Rousseau se mostró como un crítico radical de la sociedad de su época, a la que consideraba viciada por la maldad. De ahí que en su obra se refleje una nostalgia por un tipo de relaciones sociales mediante las cuales se pudieran recuperar los sentimientos más profundos del ser humano. El producto más evidente de esta nostalgia de Rousseau es la formulación de la hipótesis del hombre natural, el cual era originariamente íntegro, biológicamente sano y moralmente recto; por lo tanto, no malvado, no opresor, justo. El hombre no era malvado e injusto, sino que se convertía en tal, y su desequilibrio no era algo originario sino algo derivado, de carácter social. El mal es un elemento fortuito dentro de la historia. En el Discurso sobre la desigualdad, Rousseau afirma que estas circunstancias fortuitas son las “que perfeccionaron la razón humana deteriorando la especie, convirtiendo al hombre en malo al hacerlo sociable, y acabando por lleva al hombre y al mundo al punto en que lo vemos”.

 Rousseau amaba y odiaba a los hombres. Los odiaba por aquello en que se habían convertido, los amaba por lo que son en los más profundo. La pureza moral, el sentido de la justicia y el amor forman parte de la pureza del hombre, mientras que la mentira y la tupida red de relaciones alienantes son resultado de aquella superestructura que se ha ido formando a lo largo de una serie de alejamientos de las necesidades y las inclinaciones originarias. El estado de naturaleza, más que una realidad que se pueda fechar históricamente, es una hipótesis de trabajo a la que llega Rousseau ahondando sobre todo dentro de sí mismo, y que utiliza para captar, según él, lo que el caminar a lo largo de la historia ha ido oscureciendo y reprimiendo.

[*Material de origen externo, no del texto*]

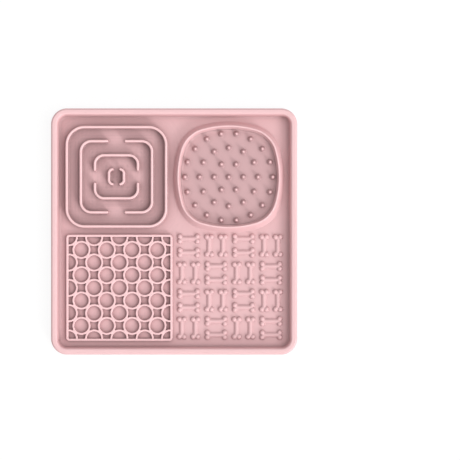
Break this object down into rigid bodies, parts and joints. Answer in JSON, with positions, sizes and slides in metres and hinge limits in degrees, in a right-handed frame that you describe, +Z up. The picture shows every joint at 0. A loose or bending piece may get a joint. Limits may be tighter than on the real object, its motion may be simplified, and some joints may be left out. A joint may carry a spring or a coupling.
{
  "type": "lick mat",
  "caption": "Square silicone lick mat with a raised rim, a maze, a dish of nubs, a ring grid and raised bones on top, and suction cups underneath.",
  "frame": {"origin": "under the middle of the mat, on the surface that the suction cups stand on", "axes": "+Z up, +X right and +Y towards the top of the mat as seen from above"},
  "size_m": [0.2, 0.2, 0.014],
  "materials": {
    "silicone": "matte moulded silicone"
  },
  "bodies": {
    "root": {"base_sheet": "silicone", "suction_cups": "silicone", "rim": "silicone", "maze_outer_wall": "silicone", "maze_left_wall": "silicone", "maze_right_wall": "silicone", "maze_top_wall": "silicone", "maze_bottom_wall": "silicone", "maze_core_left": "silicone", "maze_core_right": "silicone", "dish_bowl": "silicone", "dish_nubs": "silicone", "grid_frame": "silicone", "grid_offset_rings": "silicone", "grid_centre_rings": "silicone", "grid_edge_rings": "silicone", "grid_corner_arcs": "silicone", "bones_across": "silicone", "bones_upright": "silicone"}
  },
  "joints": []
}
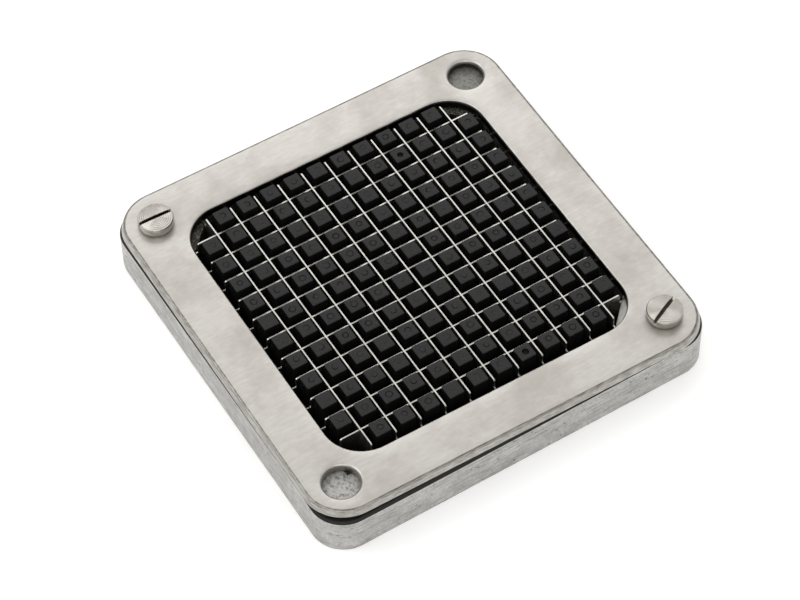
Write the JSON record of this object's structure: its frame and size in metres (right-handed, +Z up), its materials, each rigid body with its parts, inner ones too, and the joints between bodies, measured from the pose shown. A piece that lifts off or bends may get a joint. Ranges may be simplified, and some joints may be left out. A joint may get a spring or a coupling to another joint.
{
  "type": "vegetable dicer blade and push block",
  "caption": "Square dicer: a cast frame with crossed blades under a pressed steel cover, nested over a push block of square fingers.",
  "frame": {"origin": "middle of the carrier's underside, on the plane that the carrier and the frame both stand on", "axes": "+Z up through the blade grid; +Y along the upper blades; +X along the lower blades"},
  "size_m": [0.153, 0.153, 0.0235],
  "materials": {
    "carrier_casting": "as cast, lightly tumbled",
    "frame_casting": "as cast, lightly tumbled",
    "finger_plastic": "moulded, matt",
    "screw_steel": "turned and polished",
    "cover_steel": "satin, lightly worn",
    "blade_steel": "ground bright"
  },
  "bodies": {
    "push_block": {"block_carrier": "carrier_casting", "finger_block": "finger_plastic", "block_screws": "screw_steel"},
    "blade_assembly": {"blade_frame": "frame_casting", "cover_plate": "cover_steel", "upper_blade_01": "blade_steel", "upper_blade_02": "blade_steel", "upper_blade_03": "blade_steel", "upper_blade_04": "blade_steel", "upper_blade_05": "blade_steel", "upper_blade_06": "blade_steel", "upper_blade_07": "blade_steel", "upper_blade_08": "blade_steel", "upper_blade_09": "blade_steel", "upper_blade_10": "blade_steel", "upper_blade_11": "blade_steel", "lower_blade_01": "blade_steel", "lower_blade_02": "blade_steel", "lower_blade_03": "blade_steel", "lower_blade_04": "blade_steel", "lower_blade_05": "blade_steel", "lower_blade_06": "blade_steel", "lower_blade_07": "blade_steel", "lower_blade_08": "blade_steel", "lower_blade_09": "blade_steel", "lower_blade_10": "blade_steel", "lower_blade_11": "blade_steel"},
    "left_screw": {"cover_screw_left": "screw_steel"},
    "right_screw": {"cover_screw_right": "screw_steel"}
  },
  "joints": [
    {"name": "blade_lift", "type": "slide", "parent": "push_block", "child": "blade_assembly", "axis": [0, 0, 1], "range_m": [0, 0.04]},
    {"name": "left_screw_turn", "type": "hinge", "parent": "blade_assembly", "child": "left_screw", "pos_m": [-0.0629, 0.0629, 0.0199], "axis": [0, 0, 1], "continuous": true},
    {"name": "right_screw_turn", "type": "hinge", "parent": "blade_assembly", "child": "right_screw", "pos_m": [0.0629, -0.0629, 0.0199], "axis": [0, 0, 1], "continuous": true}
  ]
}
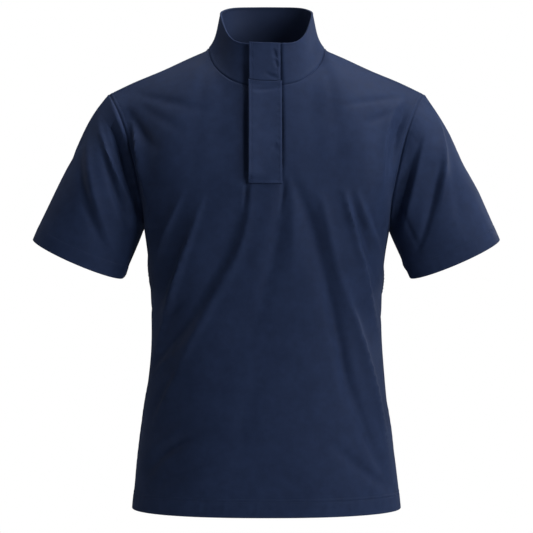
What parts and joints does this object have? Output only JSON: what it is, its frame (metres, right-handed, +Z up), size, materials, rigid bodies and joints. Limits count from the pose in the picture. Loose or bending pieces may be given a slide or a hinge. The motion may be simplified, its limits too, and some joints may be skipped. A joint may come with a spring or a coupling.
{
  "type": "short-sleeved golf wind shirt",
  "caption": "Short-sleeved pullover wind shirt with a stand collar and a covered quarter placket, filled out as when worn.",
  "frame": {"origin": "on the centre line, level with the points where the neck seam meets the shoulder seams, in the middle of the wearer's neck", "axes": "+Z up, -Y is the shirt's front, +X is the wearer's left"},
  "size_m": [0.6908, 0.2425, 0.7583],
  "materials": {
    "cloth": "navy microfibre polyester with a fine dense weave and a soft, slightly brushed surface"
  },
  "bodies": {
    "root": {"front": "cloth", "back": "cloth", "sleeve_left": "cloth", "sleeve_right": "cloth", "collar": "cloth", "placket_flap": "cloth", "collar_flap": "cloth"}
  },
  "joints": []
}
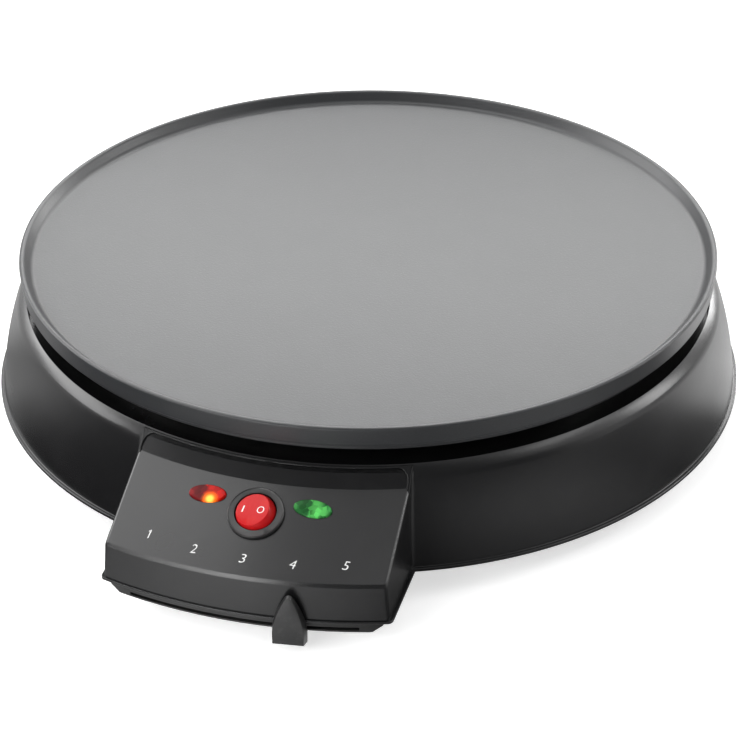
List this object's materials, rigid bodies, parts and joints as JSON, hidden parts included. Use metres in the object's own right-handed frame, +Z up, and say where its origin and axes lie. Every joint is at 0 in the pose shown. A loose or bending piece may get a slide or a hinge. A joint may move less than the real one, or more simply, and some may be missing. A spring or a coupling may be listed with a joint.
{
  "type": "electric crepe maker",
  "caption": "Round electric crepe hotplate on a bell-shaped base, with a sloping control panel, a rocker switch and a sliding heat lever.",
  "frame": {"origin": "centre of the footprint, on the worktop", "axes": "+Z up out of the hotplate; -Y towards the control panel, so +X is to the right of someone facing it"},
  "size_m": [0.3342, 0.3735, 0.074],
  "materials": {
    "coated_aluminium": "non-stick coating, satin",
    "black_plastic": "satin black moulding",
    "base_plastic": "matte black moulding",
    "knob_plastic": "satin black moulding",
    "switch_black": "glossy black",
    "switch_red": "translucent red, glossy",
    "lens_red": "translucent red lamp lens",
    "lens_green": "translucent green lamp lens",
    "steel": "zinc-plated steel",
    "element_steel": "heat-tinted steel tube",
    "bimetal": "rolled bimetal strip",
    "brass": "plain brass",
    "ceramic": "unglazed steatite",
    "lamp_glass": "clear glass lamp",
    "lamp_sleeve": "white heat-resistant plastic",
    "fuse_body": "glass-fibre sleeve over the fuse",
    "bush_rubber": "matte black rubber",
    "foot_rubber": "matte black rubber"
  },
  "bodies": {
    "base": {"hotplate": "coated_aluminium", "heating_element": "element_steel", "element_seals": "ceramic", "element_tabs": "steel", "heat_reflector": "steel", "plate_standoffs": "steel", "plate_screws": "steel", "upper_housing": "black_plastic", "base_cover": "base_plastic", "rubber_feet": "foot_rubber", "cover_screws": "steel", "thermostat_plate": "steel", "thermostat_screws": "steel", "thermostat_frame": "steel", "stack_insulators": "ceramic", "bimetal_strip": "bimetal", "contact_blades": "brass", "stack_rivet": "steel", "spindle_bush": "brass", "switch_body": "switch_black", "switch_terminals": "brass", "red_lens": "lens_red", "green_lens": "lens_green", "lamp_holders": "lamp_sleeve", "neon_lamps": "lamp_glass", "cord_bush": "bush_rubber", "terminal_block": "ceramic", "terminal_screws": "brass", "thermal_fuse": "fuse_body", "fuse_clip": "steel", "fuse_screw": "steel", "earth_tag": "brass", "earth_screw": "steel"},
    "lever": {"thermostat_spindle": "steel", "spindle_circlip": "steel", "lever_arm": "steel", "arm_clip": "steel", "lever_knob": "knob_plastic"},
    "rocker": {"rocker": "switch_red", "plunger_spring": "steel", "switch_plunger": "base_plastic"},
    "contact": {"contact_bridge": "brass"}
  },
  "joints": [
    {"name": "heat_lever", "type": "hinge", "parent": "base", "child": "lever", "pos_m": [0, 0.01995, 0.0149], "axis": [0, 0, 1], "range_deg": [-18.3, 6.1]},
    {"name": "rocker_tilt", "type": "hinge", "parent": "base", "child": "rocker", "pos_m": [0, -0.15326, 0.04146], "axis": [0, 0.8988, 0.4384], "range_deg": [0, 24]},
    {"name": "contact_tilt", "type": "hinge", "parent": "base", "child": "contact", "pos_m": [0, -0.14861, 0.03194], "axis": [0, 0.8988, 0.4384], "range_deg": [-10.5, 0]}
  ],
  "couplings": [
    {"joint": "contact_tilt", "follows": "rocker_tilt", "ratio": -0.41667}
  ]
}
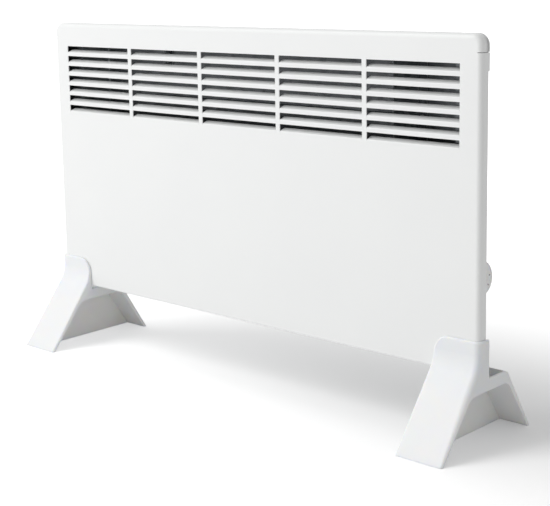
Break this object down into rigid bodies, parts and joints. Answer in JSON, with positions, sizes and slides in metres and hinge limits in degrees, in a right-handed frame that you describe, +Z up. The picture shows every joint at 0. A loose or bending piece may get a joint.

El tema del retorno a la naturaleza impregna todos los escritos del filósofo ginebrino. Sobre este pensamiento ejerció un influjo evidente el mito del “buen salvaje”, que se había difundido en la literatura a partir del siglo XVI, cuando comienza la idealización de los pueblos primitivos y la apología de la vida salvaje, como consecuencia de los grandes descubrimientos geográficos. En el siglo XVIII, cuando la vida social y sus “corrompidas costumbres” se ven sometidas a la crítica de la razón, el gusto por las costumbres exóticas y la fascinación ante todo lo que se presentaba como ajeno a la civilización europea se fueron acentuando y difundiendo. Rousseau estudio con pasión estos pueblos “primitivos” y sus análisis fueron de un enorme interés. En el Discurso sobre las ciencias afirma: “Los salvajes no son malos porque no saben que son buenos: no es el aumento de las luces ni el freno de la ley lo que les impide hacer el mal, sino la calma natural de sus pasiones y la ignorancia del vicio”. Por lo tanto, se trata de un estado más acá del bien y del mal. Si se la deja desarrollarse libremente, la naturaleza conduce al triunfo de los sentimientos, no de la razón, y del instinto, no de la reflexión, de la autoconservación o de la superchería.

Aunque Rousseau mira con nostalgia hacia ese pasado, su atención se dirige hacia el hombre actual, corrompido e inhumano. No se puede hablar de primitivismo o de culto a la barbarie, porque Rousseau conoce cuáles son las fronteras de dicho estado vital.

El mito del “buen salvaje” es, sobre todo, una especie de categoría filosófica, una norma evaluadora que sirve para condenar el aparato histórico-social que ha amortiguado la riqueza pasional del hombre, al igual que la espontaneidad de sus sentimientos más profundo.